Joshua and Breazeale will slug until it’s over with. The winner will move on and try the same bit in their next fight. Sooner or later, the winner of the Breazeale vs. Joshua fight will get knocked out themselves due to their brawling primitive caveman style.
Brawlers only last a certain amount of time before they meet someone that is better at it than them or someone that lands a big enough punch to get them out. I don’t see Joshua or Breazeale having a long shelf life with their careers. They get hit too much, and that punishment will catch up to them eventually.
Joshua says he wants to use the “opportunity to move around and pick my shots, to go on the back foot and use my boxing skill.”
I’ve seen Joshua try to get away from his opponents in his amateur fights, and he did a poor job of it. Joshua moved like a body builder around the ring, and his opponents quickly were on top of him. It was fruitless. Joshua doesn’t move well enough due to his slow feet for him to get away from Breazeale or anyone.
Joshua might as well stand in the same place focus on using his jab repeatedly. If he moves around, he’s just going to get quickly cornered by Breazeale. More importantly, if Joshua moves a lot, he’ll risk gassing out and/or losing power on his punches. I think he’s better off standing in the pocket and trying his best to box from that position than wasting energy needlessly in trying to avoid Breazeale.
I get the feeling that Joshua wants to try and prove that he box because of all the criticism he’s been receiving lately about him not having the skills to box. Former heavyweight world champion Lennox Lewis said recently that he rates Tyson Fury as the No.1 heavyweight in the division right now because he’s shown the ability to box for 12 rounds. Lewis says he hasn’t seen that from Joshua.
“Can Lewis box? No, because he hasn’t reached that level yet,” said Lewis to the mirror.co.uk. “He hasn’t been taken into fights like Tyson Fury has. Fury has gone 12 rounds on his toes, so who’s better? You have to say Fury right now,” said Lewis.
So there it is. Fury is better because he knows how to box, and Joshua still hasn’t shown that he can do that. I’m not holding my breath waiting for that to happen. Even if Joshua does eventually go 12 rounds, I see him doing it by slugging it out the entire time like Ike Ibeabuchi and David Tua did in their fight in June 1997. The two heavily muscled fighters traded bombs for 12 rounds in throwing over 1000 punches. Ibeabuchi won the fight by a 12 round decision, but he took a lot of punishment, as did Tua. There was no boxing involved though. I see Joshua as the same way. He might wind up having to go 12 rounds one of these days, but he’ll be slugging the entire time. Whoever goes the distance with Joshua, will be dishing out a lot of punishment while taking punishment as well.

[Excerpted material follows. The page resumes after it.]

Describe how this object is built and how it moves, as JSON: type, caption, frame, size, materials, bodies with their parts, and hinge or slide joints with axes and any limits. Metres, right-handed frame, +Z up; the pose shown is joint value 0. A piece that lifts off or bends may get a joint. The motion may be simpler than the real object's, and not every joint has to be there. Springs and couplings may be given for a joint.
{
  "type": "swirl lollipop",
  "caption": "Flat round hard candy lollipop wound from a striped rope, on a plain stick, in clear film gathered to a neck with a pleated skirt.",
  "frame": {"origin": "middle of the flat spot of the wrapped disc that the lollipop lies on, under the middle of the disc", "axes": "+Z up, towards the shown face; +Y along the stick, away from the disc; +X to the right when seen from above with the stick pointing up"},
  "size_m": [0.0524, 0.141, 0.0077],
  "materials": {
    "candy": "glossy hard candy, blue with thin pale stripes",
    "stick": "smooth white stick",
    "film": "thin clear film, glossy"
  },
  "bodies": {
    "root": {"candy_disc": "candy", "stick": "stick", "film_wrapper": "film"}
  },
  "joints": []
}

“This is Anthony’s hometown and I’ve got to expect that,” Breazeale said to skysports.com. “The fans are going to have his back, but after Saturday night they’re all going to be my fans and I’m looking forward to it. In the end I’m going to knock out Anthony Joshua. That’s what I came here to do.”

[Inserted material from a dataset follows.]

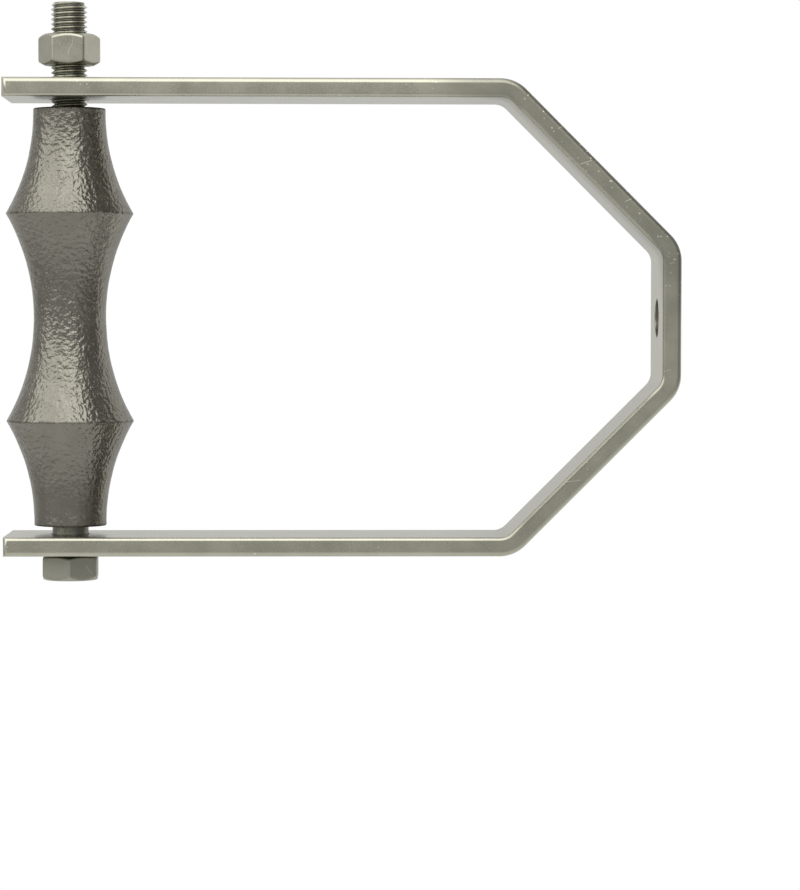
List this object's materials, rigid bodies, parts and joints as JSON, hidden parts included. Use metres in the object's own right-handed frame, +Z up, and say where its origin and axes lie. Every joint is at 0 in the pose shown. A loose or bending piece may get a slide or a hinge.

Joshua’s fans are just going to encourage him to slug more with their cheering. Joshua feeds off that, and ALWAYS responds by slugging even more. I don’t think he could box even if he wanted to, because as soon as he hears the cheering, he’ll be looking to brain Breazeale and get him out of there as fast as possible. Believe, you will not see Joshua boxing tonight. I mean, he might try to in the first round, but he’ll quickly abandon that plan as soon as the fans start screaming.
Prediction: Joshua by 4th round knockout over Breazeale. I cannot see this fight going past the fourth.